Rule 3: Consider using module-level asm or an assembly file.[edit | edit source]

As you may have gathered from the rather extensive list of concerns above, inline assembly in GCC is really designed for the efficient insertion of assembly snippets to be used as part of the expressions and calculations performed by a larger C algorithm. If you find yourself writing all or nearly all of a routine in assembly, then inline assembly probably isn't the right tool for the job.

Instead, consider writing the entire routine in assembly, and having the routine use the C calling convention. Then, it can be declared in a C header and called natively from other C routines.

There are broadly two ways to do this: module-level asm or dedicated assembly files.

To use module-level assembly, just place the asm statement at the top level of a file and declare the function as you would in the assembler:

asm (
  ".text\n"
  ".global foo\n"
  "foo:\n"
  "  sta 0x5678\n"
  "  rts\n"
);

void foo(char c);

void bar(void) {
  foo(c);
}

Alternatively, you can create a foo.s file, assemble it, and add it to the link. This allows you to call the function as if it was written in C, and keeps a clean interface (i.e, the C calling convention) between C and assembly code.

The downside of these two routes is that you lose the ability for the compiler to inline the function into its callers; fully-assembly functions are opaque in a way that inline assembly isn't. But, that's the tradeoff; you can give the compiler a degree of control over the scheduling and semantics of your assembly semantics, or you can not; the choice is yours.

Rule 4. Suspect your register constraints.[edit | edit source]

Register constraints must be used exactly as documented. Inadvertently capitalizing them incorrectly, or referring to nonexistent registers, can crash the compiler. Yes, we're aware that compilers should never crash, and we're waiting on some upstream changes to fix this permanently.

Why is the compiler removing my infinite loops?[edit | edit source]

Here's a really good article on this: Non-Termination Considered Harmful in C and C++

The short version is that in C++, infinite loops are undefined behavior, and the compiler is free to assume that they cannot happen. This allows the compiler to emit faster code, so it will typcially do this whenever it can.

In C, the situation is a bit more complicated; it can assume that any nontrivial loops terminate, so long as they don't contain certain things.

Generally, if you want an infinite loop, you have to put something inside it that the C and C++ standard doesn't allow the compiler to elide. The easiest way to do this is typically asm volatile ("");, this tells the compiler that an inline assembly block with uncertain side effects should be inserted, which should keep the loop around. The compiler doesn't do deep introspection into ASM fragments, so it can't prove that it's safe to elide the loop, so it stays.

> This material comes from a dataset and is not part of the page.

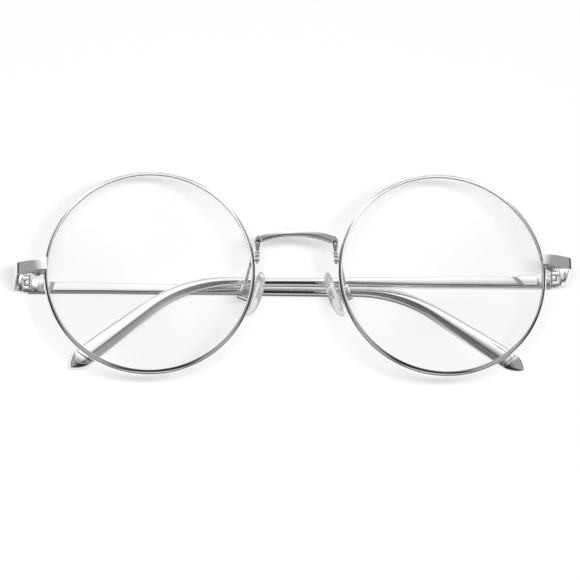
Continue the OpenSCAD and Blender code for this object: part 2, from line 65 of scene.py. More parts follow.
# %% Driving sizes and the front's frame
MM = 0.001
LENS_W = 50.0
BRIDGE_W = 21.0
RIM_WALL = 0.7
RIM_DEPTH = 1.8
GROOVE_DEPTH = 0.45
WRAP = radians(3.0)
HINGE_BACK = 15.8
HINGE_IN = 3.7
END_REACH = 7.3
END_RISE = 0.9

LENS_X = (LENS_W + BRIDGE_W) / 2
RIM_R = LENS_W / 2 + RIM_WALL
LIP_R = LENS_W / 2 - GROOVE_DEPTH
RIM_EDGE_X = LENS_X + RIM_R * cos(WRAP)
NOSE_RIM_Z = (RIM_R + LIP_R) / 2 * sin(WRAP)
SIDES = {"left": -1, "right": 1}

hinge_at = {joint["child"]: Vector(joint["pos_m"]) for joint in frame["joints"]}
across = hinge_at["temple_right"] - hinge_at["temple_left"]
between = (hinge_at["temple_right"] + hinge_at["temple_left"]) / 2
tilt = atan2(across.z, across.x)
scale_mm = Matrix.Scale(MM, 4)
front = (
    Matrix.Translation((between.x, 0, between.z))
    @ Matrix.Rotation(-tilt, 4, "Y")
    @ scale_mm
    @ Matrix.Translation((0, 0, HINGE_BACK))
)
print("the front leans by", round(degrees(tilt), 2), "degrees")
hinge_height = {side: hinge_at[f"temple_{side}"].y / MM for side in SIDES}


def on_front(side):
    """The front's frame in millimetres, mirrored for the left side."""
    return front @ Matrix.Diagonal((SIDES[side], 1, 1, 1))


def lens_frame(side):
    """One lens's own frame, turned back by the wrap."""
    return on_front(side) @ Matrix.Translation((LENS_X, 0, 0)) @ Matrix.Rotation(WRAP, 4, "Y")


# %% [markdown]
# ## A bench for materials
#
# A material is a small network of nodes. Writing the sums of that network as Python sums keeps
# it readable, so one class wraps an output socket and adds a Math node for each operator. Every
# other node comes from one method that sets the node first and then feeds its sockets.

# %% Material helpers
class Tap:
    """An output socket that can take part in a sum."""

    def __init__(self, bench, socket):
        self.bench = bench
        self.socket = socket

    def __add__(self, other):
        return self.bench.maths("ADD", self, other)

    def __mul__(self, other):
        return self.bench.maths("MULTIPLY", self, other)

    def __sub__(self, other):
        return self.bench.maths("SUBTRACT", self, other)

    def __rsub__(self, other):
        return self.bench.maths("SUBTRACT", other, self)

    __radd__ = __add__
    __rmul__ = __mul__


class Bench:
    """The nodes of one material or world."""

    def __init__(self, owner):
        self.owner = owner
        owner.use_nodes = True
        self.tree = owner.node_tree
        self.tree.nodes.clear()

    def node(self, kind, settings=None, feeds=None, out=0):
        made = self.tree.nodes.new(kind)
        for key, value in (settings or {}).items():
            setattr(made, key, value)
        for key, value in (feeds or {}).items():
            if isinstance(value, Tap):
                self.tree.links.new(value.socket, made.inputs[key])
            else:
                made.inputs[key].default_value = value
        return Tap(self, made.outputs[out]) if made.outputs else None

    def maths(self, operation, first, second):
        return self.node("ShaderNodeMath", {"operation": operation}, {0: first, 1: second})

    def place(self):
        return self.node("ShaderNodeTexCoord", out="Object")

    def noise(self, scale, detail=2.0):
        feeds = {"Vector": self.place(), "Scale": scale, "Detail": detail}
        return self.node("ShaderNodeTexNoise", None, feeds)

    def bump(self, height, strength, distance):
        feeds = {"Height": height, "Strength": strength, "Distance": distance}
        return self.node("ShaderNodeBump", None, feeds)

    def shader(self, feeds):
        return self.node("ShaderNodeBsdfPrincipled", None, feeds)

    def light_path(self, which):
        return self.node("ShaderNodeLightPath", out=which)

    def mirrored(self):
        """1 for what a mirror shows, also through glass, and 0 for what is seen straight."""
        return self.maths("MINIMUM", self.light_path("Glossy Depth"), 1.0) * self.light_path("Is Glossy Ray")

    def seen_through(self):
        """1 for what is seen straight or through glass, and 0 for light that falls on things."""
        through = self.light_path("Is Transmission Ray")
        scattered = self.maths("MINIMUM", self.light_path("Diffuse Depth"), 1.0)
        return self.light_path("Is Camera Ray") + through * (1.0 - scattered) * (1.0 - self.mirrored())

    def mix(self, share, first, second):
        return self.node("ShaderNodeMixShader", None, {0: share, 1: first, 2: second})

    def ramp(self, value, low, high):
        """A soft step from 0 at low to 1 at high."""
        settings = {"interpolation_type": "SMOOTHSTEP"}
        return self.node("ShaderNodeMapRange", settings, {"Value": value, "From Min": low, "From Max": high})

    def finish(self, surface, kind="Material"):
        self.node(f"ShaderNodeOutput{kind}", None, {"Surface": surface})
        return self.owner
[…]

This requires the inline-assembly extension; to do this in standard C/C++, just insert a volatile load or store into the loop. This will similarly force the compiler to keep the loop.

The reason for all this is that it allows compilers to assume that code underneath loops will eventually be reached, which allows a variety of optimizations to occur. Modern C/C++ compilers like Clang operate by tearing down the code as written and rewriting it, bit by bit, into something more efficient. The only real constraints on this process are the letter of the C standard; undefined behavior exists to permit generating better code; it just creates unfortunate foot-guns like this one.

Why is the compiler removing my memory accesses?[edit | edit source]

This is very similar to the above; if a memory access absolutely has to happen at a particular point in the program, it has to be done through a volatile object. Otherwise, the compiler is free to reason its heart out about what purpose that memory access serves, and if one isn't visible to the compiler, the access may be removed. This is usually very desirable; spurious accesses crop up all the time. For example, if you're incrementing a 16-bit counter variable, and some particular path through the program only ever looks at the low byte, the compiler might skip the high part of the increment. But, you wouldn't want this to happen if this variable was referenced by an OS routine! So, volatile is the blessed way to tell the compiler: "this needs to happen now!".

Why isn't the linker placing my sections?[edit | edit source]

There are a two main reasons this can occur; the issue could be due to either or both.

First, because the section wasn't marked "allocatable", which unfortunately isn't the default on linkers compatible with GNU ld for sections without a standard name (e.g., .data). Allocatable just means that the section should take up space in the final binary, as opposed to things that are merely there for linker or CLI utility use, like symbol tables. The syntax to add this flag is: .section name,"a"

Second, because no symbols defined in the section were referenced, the linker may garbage-collect away the section. The linker has a sense of which sections must intrinsically be present (the logic is a bit complex, but it usually does a good job). Any sections that can't be reached from those known roots are removed, to save space. This is one of the features that allows uncalled functions to be stripped out of the binary at link time. To solve this, you can add the "retain" flag to the section declaration: .section name,"R". Another way to do this is to add KEEP to the linker script when assigning the section: output_section { KEEP(input_section) }

See the GNU assembler manual for the section directive and GNU ld manual for KEEP.

Does llvm-mos support 24-bit integers?[edit | edit source]

Unofficially, yes, via the C extension _BitInt(n). You can say _BitInt(24) x; or unsigned _BitInt(24) x; and the results will behave more or less how one would expect.

We can't officially support an int24_t without also including a special printf and scanf syntax in the SDK, since the standard mandates that e.g. the macro PRId24 would resolve to this syntax. This is something we can do, but the priority is relatively low. It's tracked as an issue against the SDK.